When broadcasters leased SDI circuits from Telco’s, they paid a high premium for guaranteed bandwidth and latency. Telco’s were able to deliver on this as they costed exclusivity into the service. However, the business model for the public CDN providers does not guarantee exclusivity. In fact, they actively promote sharing of the data circuit across many clients. Taking advantage of the distribution of data from statistical analysis, public CDN providers are able to provide an average data rate and latency.

But the devil is in the detail and averages often mask underlying peaks. For example, the latency may average at 10ms, but it might peak at 100ms, or even more, and this could have disastrous consequences for the reliability of the service. In the new connected-world, broadcasters are fighting growing competition from other service providers. They know all too well how easy it is for a viewer to switch to another channel should their service fail.

Due to the complexity of the internet it’s often difficult for the broadcasters to determine where a problem has occurred and who is responsible for it. This is not necessarily a fault of the public CDN or ISP providers, but instead, is just a consequence of how the system works. One of the benefits of OTT distribution is that broadcasters are taking advantage of a system that can be shared.

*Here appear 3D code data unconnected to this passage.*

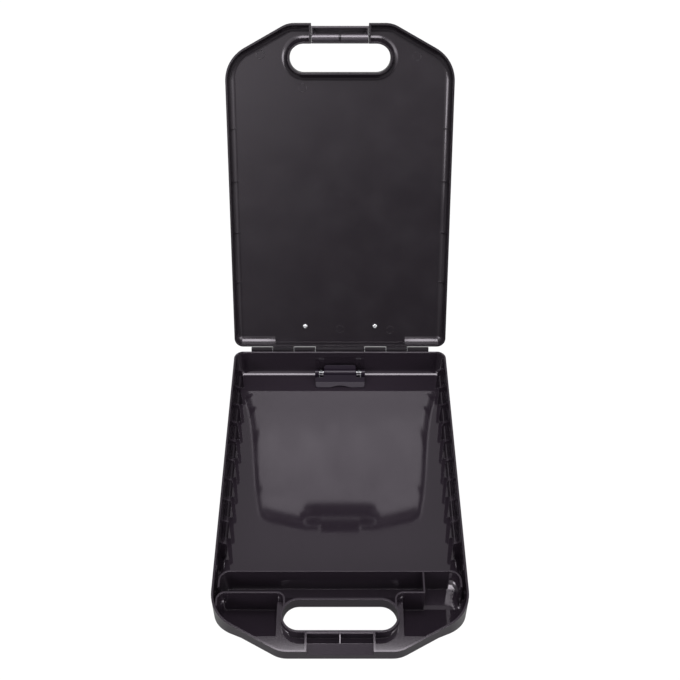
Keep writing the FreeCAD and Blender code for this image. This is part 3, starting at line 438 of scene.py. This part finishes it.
# Springs and bright rivets
# Torsion springs wound from music wire, and plated rivets whose hollow ends are rolled over
# inside the lid and show there as bright rings.

MUSIC_WIRE = "#5d5d60"
NICKEL = "#cfcfd2"
WIRE_EDGE_MM = 0.05
RIVET_PLACES_MM = ((-44.5, 27.5), (44.5, 27.5))
ROLL_MM = 1.1
ROLL_RING = {"Ring Radius": 0.0021, "Bead Radius": 0.0011}
# Darker than the pins, with a dull gleam on each turn.
spring_steel = drawn_steel("music wire, wound", MUSIC_WIRE, rough=0.35, line_mm=0.3)
for name in ("inner_clip_spring_left", "inner_clip_spring_right", "outer_clip_spring"):
    settle(eased(name, spring_steel, WIRE_EDGE_MM), name)
# Nearly white, with small hard highlights.
bright = drawn_steel("nickel plated steel, bright", NICKEL, rough=0.12, line_mm=0.8)
settle(eased("outer_clip_rivets", bright, SHEET_EDGE_MM), "outer_clip_rivets")
rolls = rings("rolled_rivet_ends",
              [on_lid(across, along, PLATE_MM - ROLL_MM) for across, along in RIVET_PLACES_MM],
              LID_OUTWARD, ROLL_RING, bright)
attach(rolls, "lid")

# The stage
# A wide floor of matt paper. The camera sees it white, with a trace of the case's shadow, and the
# case itself meets a grey one, so that its black plastic stays as dark as in the photograph.

WHITE = (1, 1, 1, 1)
FLOOR_GREY = (0.16, 0.16, 0.16, 1)
FLOOR_HALF = 6.0
FLOOR_GLOW = 1.1
FLOOR_SHOWN = 0.92

floor_mesh = bpy.data.meshes.new("floor")
floor_mesh.from_pydata([(-FLOOR_HALF, -FLOOR_HALF, 0), (FLOOR_HALF, -FLOOR_HALF, 0),
                        (FLOOR_HALF, FLOOR_HALF, 0), (-FLOOR_HALF, FLOOR_HALF, 0)],
                       [], [(0, 1, 2, 3)])
floor = bpy.data.objects.new("floor", floor_mesh)
bpy.context.scene.collection.objects.link(floor)
# Matt paper, without gloss or a grain that shows at this distance.
paper, tree, matt = surface("white paper floor")
matt.inputs["Base Color"].default_value = FLOOR_GREY
matt.inputs["Roughness"].default_value = 1.0
glow = node(tree, "ShaderNodeEmission", values={"Color": WHITE, "Strength": FLOOR_GLOW})
seen = node(tree, "ShaderNodeLightPath").outputs["Is Camera Ray"]
share = node(tree, "ShaderNodeMath", {0: seen}, {1: FLOOR_SHOWN}, operation="MULTIPLY")
mix = node(tree, "ShaderNodeMixShader",
           {0: share.outputs[0], 1: matt.outputs[0], 2: glow.outputs[0]})
tree.links.new(mix.outputs[0], tree.nodes["Material Output"].inputs["Surface"])
floor_mesh.materials.append(paper)

# Light
# A pale studio: one long softbox overhead, a screen low on the left behind the camera, and walls
# that darken towards the floor. Behind the camera they are paler on the left and far right.

WALL_BEHIND_CAMERA = ((0.0, 0.1), (0.10, 0.12), (0.187, 0.2), (0.245, 0.3), (0.284, 0.33),
                      (0.339, 0.65), (0.45, 0.8), (0.65, 0.6), (0.85, 0.5), (1.0, 0.5))
WALL_AHEAD = ((0.0, 0.4), (0.6, 0.55), (0.75, 0.62), (1.0, 0.5))
LEFT_TO_RIGHT = ((0.0, 2.4), (0.42, 2.4), (0.455, 2.2), (0.48, 1.4), (0.5, 1.0),
                 (0.5375, 0.78), (0.6, 0.7), (0.7, 3.5), (0.8, 6.5), (1.0, 6.5))
BRIGHTEST = 6.5
BEHIND_FROM = -0.1
BEHIND_TO = -0.35

world = bpy.data.worlds.new("studio")
bpy.context.scene.world = world
world.use_nodes = True
tree = world.node_tree
way = node(tree, "ShaderNodeSeparateXYZ",
           {0: node(tree, "ShaderNodeTexCoord").outputs["Generated"]})


def graded(source, stops):
    """A level along a value from 0 to 1, as a share of the brightest."""
    ramp = node(tree, "ShaderNodeValToRGB", {"Fac": source})
    bands = ramp.color_ramp.elements
    for place, _ in stops[1:-1]:
        bands.new(place)
    for band, (_, level) in zip(bands, stops):
        band.color = (level / BRIGHTEST,) * 3 + (1.0,)
    return ramp.outputs["Color"]


behind = node(tree, "ShaderNodeMapRange", {"Value": way.outputs["Y"]},
              {"From Min": BEHIND_FROM, "From Max": BEHIND_TO,
               "To Min": 0.0, "To Max": 1.0}).outputs["Result"]
across = node(tree, "ShaderNodeMapRange", {"Value": way.outputs["X"]},
              {"From Min": -1.0, "From Max": 1.0})
walls = node(tree, "ShaderNodeMix",
             {"Factor": behind, "A": graded(way.outputs["Z"], WALL_AHEAD),
              "B": graded(way.outputs["Z"], WALL_BEHIND_CAMERA)}, data_type="RGBA")
sides = node(tree, "ShaderNodeMix",
             {"Factor": behind, "B": graded(across.outputs["Result"], LEFT_TO_RIGHT)},
             {"A": 1 / BRIGHTEST}, data_type="FLOAT")
level = node(tree, "ShaderNodeMath", {0: sides.outputs["Result"]}, {1: BRIGHTEST ** 2},
             operation="MULTIPLY")
room = node(tree, "ShaderNodeBackground",
            {"Color": walls.outputs["Result"], "Strength": level.outputs[0]})
white = node(tree, "ShaderNodeBackground", values={"Color": WHITE, "Strength": 1.0})
seen = node(tree, "ShaderNodeLightPath").outputs["Is Camera Ray"]
mix = node(tree, "ShaderNodeMixShader", {0: seen, 1: room.outputs[0], 2: white.outputs[0]})
tree.links.new(mix.outputs[0], tree.nodes["World Output"].inputs["Surface"])


def softbox(name, place, target, width, height, radiance):
    """Rectangular light of a given brightness, turned towards a point."""
    light = bpy.data.lights.new(name, "AREA")
    light.shape = "RECTANGLE"
    light.size = width
    light.size_y = height
    light.energy = radiance * math.pi * width * height
    lamp = bpy.data.objects.new(name, light)
    lamp.location = place
    lamp.rotation_euler = (Vector(target) - Vector(place)).to_track_quat("-Z", "Y").to_euler()
    bpy.context.scene.collection.objects.link(lamp)


softbox("overhead", (0, -0.085, 1.9), (0, -0.085, 0), width=0.8, height=1.53, radiance=10.0)
softbox("left screen", (-1.21, -1.14, 0.97), (0, 0.3, 0.25), width=0.9, height=0.6, radiance=8.5)

# Camera
# At the photograph's place: in front of the handle, looking down at the open case.

CAMERA_PLACE = (0, -0.6423, 0.9905)
CAMERA_TILT = math.radians(44.51)
LENS_MM = 52.59
SENSOR_MM = 36.0
FRAME_SHIFT = -0.0588

lens = bpy.data.cameras.new("camera")
lens.sensor_width = SENSOR_MM
lens.lens = LENS_MM
lens.shift_y = FRAME_SHIFT
camera = bpy.data.objects.new("camera", lens)
camera.location = CAMERA_PLACE
camera.rotation_euler = (CAMERA_TILT, 0, 0)
bpy.context.scene.collection.objects.link(camera)
bpy.context.scene.camera = camera
bpy.context.scene.view_settings.view_transform = "Standard"
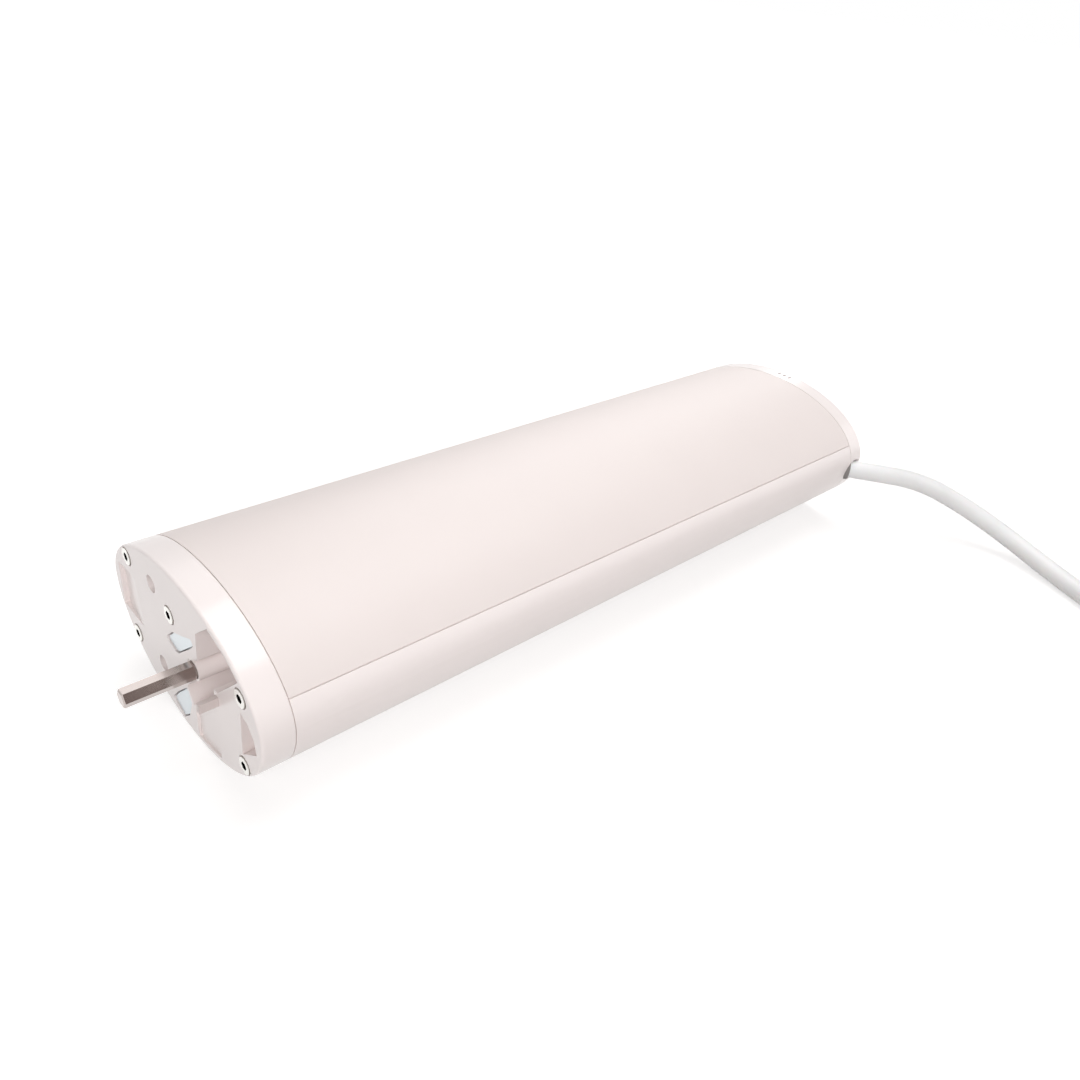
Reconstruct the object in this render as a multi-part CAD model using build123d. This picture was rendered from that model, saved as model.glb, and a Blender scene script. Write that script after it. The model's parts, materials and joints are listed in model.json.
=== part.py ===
"""Curtain motor: a long oval housing on its back, with a hexagon drive shaft at one end and a mains lead.

Built with X along the motor from the drive-end face (x = 0) towards the tail, Z up through the front cover,
and z = 0 at the widest line of the oval. place() moves every piece to the part's frame: the middle of the
motor's footprint, on the surface that it lies on. All sizes are in millimetres.
"""
from build123d import *
import os
from math import acos, cos, pi, radians, sin, sqrt, tan

# Housing
BODY_L = 300.0
HALF_W = 48.2
TOP_D = 26.2
BOTTOM_D = 31.9
FOOT_CUT = 0.4
WALL = 2.2
FACE_T = 2.4
SEAM_Z = 9.05
DRIVE_CAP_L = 10.1
TAIL_CAP_L = 8.9
CAP_EDGE_R = 0.8
REVEAL_W = 0.35
REVEAL_D = 0.6
LIP_T = 1.1
LIP_H = 2.5
SPIGOT_L = 3.5
SEAT_CLEAR = 0.15
FUSE = 0.3

# Drive shaft, on the oval's mid-line
AXIS_Y = -7.5
AXIS_Z = -2.0
SHAFT_REACH = 20.5
HEX_FLATS = 5.0
SHAFT_TIP_EDGE = 0.4
SLEEVE_R = 3.5
RUN_CLEAR = 0.03
HEX_CORNER_CLEAR = 0.02
SLEEVE_START = 0.2
CARRIER_HEX = 6.0

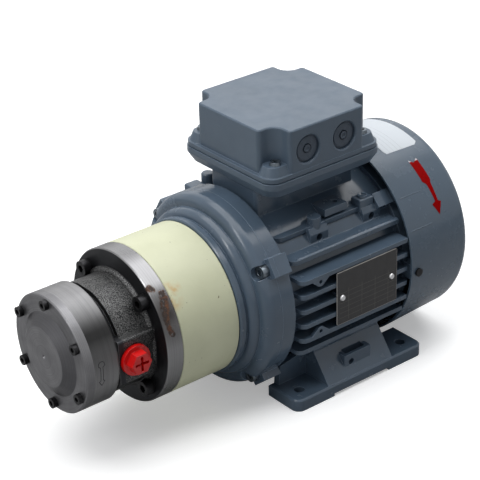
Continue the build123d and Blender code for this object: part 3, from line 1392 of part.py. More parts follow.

But with sharing comes compromise, and that is exactly what broadcasters are doing when they are using a public CDN.

Although viewers have come to expect the flexibility of watching their favourite programs on the device of their choice, they also expect the same quality of service traditional RF broadcast mediums have always provided. From the viewers perspective, they don’t really care how the signal reaches their mobile device, they just want to watch what they want, when they want, and how they want. Viewers expectations for live events are even higher as nobody wants to miss the winning goal in a premier game.